#### What this task involves
Show all lines holding the string "Write".

(Entries with model source code)
===============
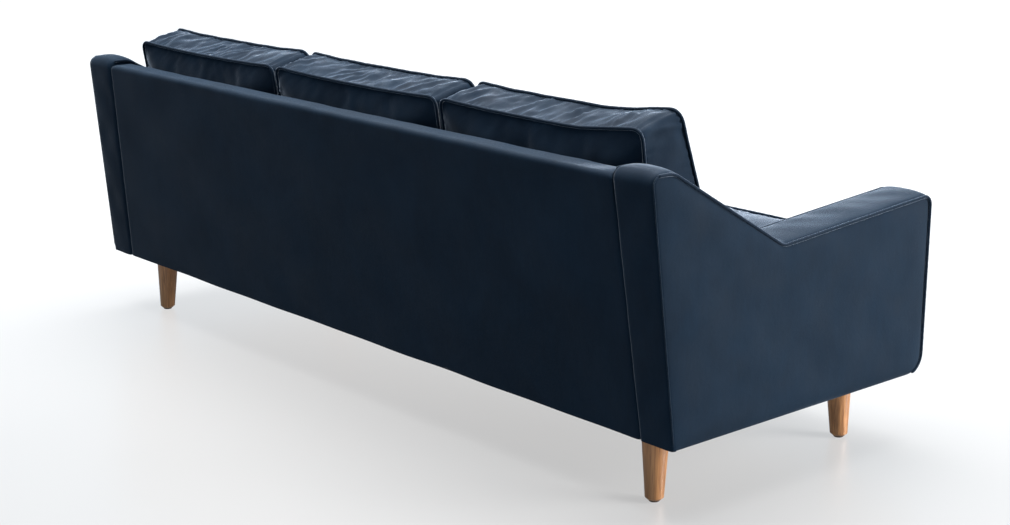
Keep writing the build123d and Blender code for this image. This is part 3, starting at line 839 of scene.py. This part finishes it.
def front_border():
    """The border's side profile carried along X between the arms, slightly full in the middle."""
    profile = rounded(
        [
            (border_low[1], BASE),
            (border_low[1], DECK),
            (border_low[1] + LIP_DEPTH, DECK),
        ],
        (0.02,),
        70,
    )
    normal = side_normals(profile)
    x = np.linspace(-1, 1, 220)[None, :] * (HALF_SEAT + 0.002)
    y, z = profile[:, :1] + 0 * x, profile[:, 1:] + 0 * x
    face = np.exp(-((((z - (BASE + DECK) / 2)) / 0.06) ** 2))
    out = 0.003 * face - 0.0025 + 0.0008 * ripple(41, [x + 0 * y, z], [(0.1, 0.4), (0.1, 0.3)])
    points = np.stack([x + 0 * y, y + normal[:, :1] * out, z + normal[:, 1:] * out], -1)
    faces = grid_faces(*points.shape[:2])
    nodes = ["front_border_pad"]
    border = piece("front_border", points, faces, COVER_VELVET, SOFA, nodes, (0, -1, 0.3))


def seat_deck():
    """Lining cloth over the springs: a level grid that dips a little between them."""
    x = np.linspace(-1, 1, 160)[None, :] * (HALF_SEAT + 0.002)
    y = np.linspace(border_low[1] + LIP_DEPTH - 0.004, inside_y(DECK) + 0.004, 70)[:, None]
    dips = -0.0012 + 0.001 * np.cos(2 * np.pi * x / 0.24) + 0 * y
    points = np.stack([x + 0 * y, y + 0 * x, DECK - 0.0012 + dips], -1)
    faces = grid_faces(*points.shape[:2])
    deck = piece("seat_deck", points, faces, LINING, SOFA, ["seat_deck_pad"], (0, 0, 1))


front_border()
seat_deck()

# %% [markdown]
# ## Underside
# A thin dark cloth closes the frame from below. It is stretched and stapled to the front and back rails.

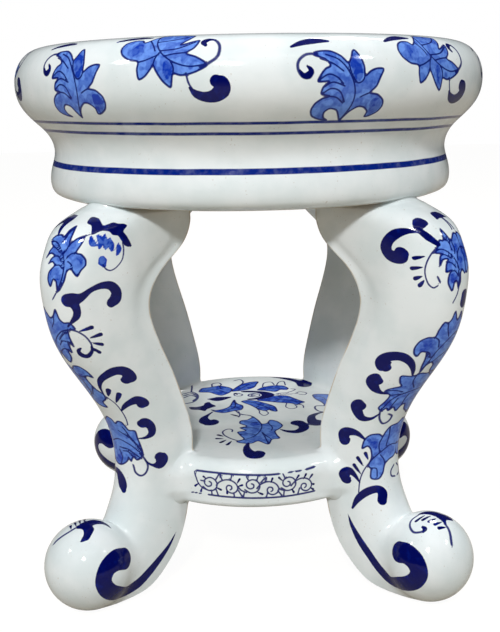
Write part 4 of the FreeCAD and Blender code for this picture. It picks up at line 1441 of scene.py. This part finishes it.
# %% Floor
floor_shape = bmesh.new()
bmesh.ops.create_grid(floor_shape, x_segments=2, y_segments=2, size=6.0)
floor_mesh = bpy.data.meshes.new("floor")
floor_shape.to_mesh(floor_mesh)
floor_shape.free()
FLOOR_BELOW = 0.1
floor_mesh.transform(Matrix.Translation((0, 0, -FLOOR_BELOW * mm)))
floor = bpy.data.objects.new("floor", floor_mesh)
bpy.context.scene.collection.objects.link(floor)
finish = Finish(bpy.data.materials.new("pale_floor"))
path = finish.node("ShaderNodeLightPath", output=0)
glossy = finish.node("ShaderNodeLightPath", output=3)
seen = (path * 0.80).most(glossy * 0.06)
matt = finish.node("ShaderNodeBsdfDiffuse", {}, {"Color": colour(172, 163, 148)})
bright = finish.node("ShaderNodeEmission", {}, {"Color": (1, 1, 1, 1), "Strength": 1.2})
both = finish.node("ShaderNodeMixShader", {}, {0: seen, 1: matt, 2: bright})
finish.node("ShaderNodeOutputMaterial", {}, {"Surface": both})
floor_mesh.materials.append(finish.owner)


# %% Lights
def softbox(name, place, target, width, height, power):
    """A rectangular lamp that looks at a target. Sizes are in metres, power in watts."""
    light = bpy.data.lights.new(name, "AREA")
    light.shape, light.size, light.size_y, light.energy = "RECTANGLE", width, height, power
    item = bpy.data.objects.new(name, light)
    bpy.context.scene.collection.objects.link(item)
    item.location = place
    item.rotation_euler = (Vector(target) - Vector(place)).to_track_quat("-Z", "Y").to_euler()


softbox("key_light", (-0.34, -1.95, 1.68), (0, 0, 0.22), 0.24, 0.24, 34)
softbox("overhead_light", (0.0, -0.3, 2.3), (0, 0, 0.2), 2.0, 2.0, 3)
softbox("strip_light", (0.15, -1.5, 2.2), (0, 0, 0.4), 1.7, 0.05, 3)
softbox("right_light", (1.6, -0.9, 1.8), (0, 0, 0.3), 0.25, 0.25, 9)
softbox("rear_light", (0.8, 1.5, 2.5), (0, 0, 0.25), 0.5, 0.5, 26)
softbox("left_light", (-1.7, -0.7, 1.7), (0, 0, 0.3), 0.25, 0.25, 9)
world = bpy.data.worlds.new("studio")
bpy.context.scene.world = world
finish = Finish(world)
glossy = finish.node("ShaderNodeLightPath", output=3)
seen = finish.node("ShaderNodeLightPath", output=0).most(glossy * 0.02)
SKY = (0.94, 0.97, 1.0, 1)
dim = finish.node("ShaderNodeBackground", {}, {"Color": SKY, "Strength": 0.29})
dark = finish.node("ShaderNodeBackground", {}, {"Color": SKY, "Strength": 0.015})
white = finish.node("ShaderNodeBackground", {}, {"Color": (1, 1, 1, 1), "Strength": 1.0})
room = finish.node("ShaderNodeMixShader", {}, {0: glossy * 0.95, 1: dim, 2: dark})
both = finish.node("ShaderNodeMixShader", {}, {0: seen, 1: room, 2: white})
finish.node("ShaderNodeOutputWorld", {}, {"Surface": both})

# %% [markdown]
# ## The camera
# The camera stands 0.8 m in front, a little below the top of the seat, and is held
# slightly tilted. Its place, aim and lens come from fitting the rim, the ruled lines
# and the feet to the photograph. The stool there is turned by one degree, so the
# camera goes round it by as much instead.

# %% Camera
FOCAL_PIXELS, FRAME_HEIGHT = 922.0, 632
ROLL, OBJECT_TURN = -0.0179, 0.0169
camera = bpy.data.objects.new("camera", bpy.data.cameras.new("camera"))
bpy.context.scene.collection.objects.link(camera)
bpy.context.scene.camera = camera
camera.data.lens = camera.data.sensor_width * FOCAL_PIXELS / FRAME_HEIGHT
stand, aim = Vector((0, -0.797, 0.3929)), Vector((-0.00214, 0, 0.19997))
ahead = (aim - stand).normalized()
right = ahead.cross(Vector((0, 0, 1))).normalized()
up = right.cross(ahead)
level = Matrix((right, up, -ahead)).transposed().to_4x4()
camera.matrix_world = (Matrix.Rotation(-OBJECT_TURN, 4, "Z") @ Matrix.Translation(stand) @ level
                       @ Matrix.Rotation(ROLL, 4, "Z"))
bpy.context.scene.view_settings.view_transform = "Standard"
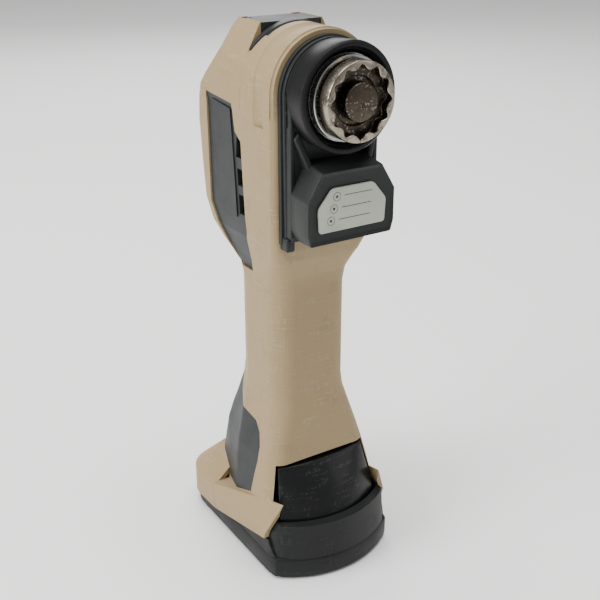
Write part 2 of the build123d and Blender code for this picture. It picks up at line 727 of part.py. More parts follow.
===============
#### Exercise solution
Write part 4 of the FreeCAD and Blender code for this picture. It picks up at line 1441 of scene.py. This part finishes it.
Write part 2 of the build123d and Blender code for this picture. It picks up at line 727 of part.py. More parts follow.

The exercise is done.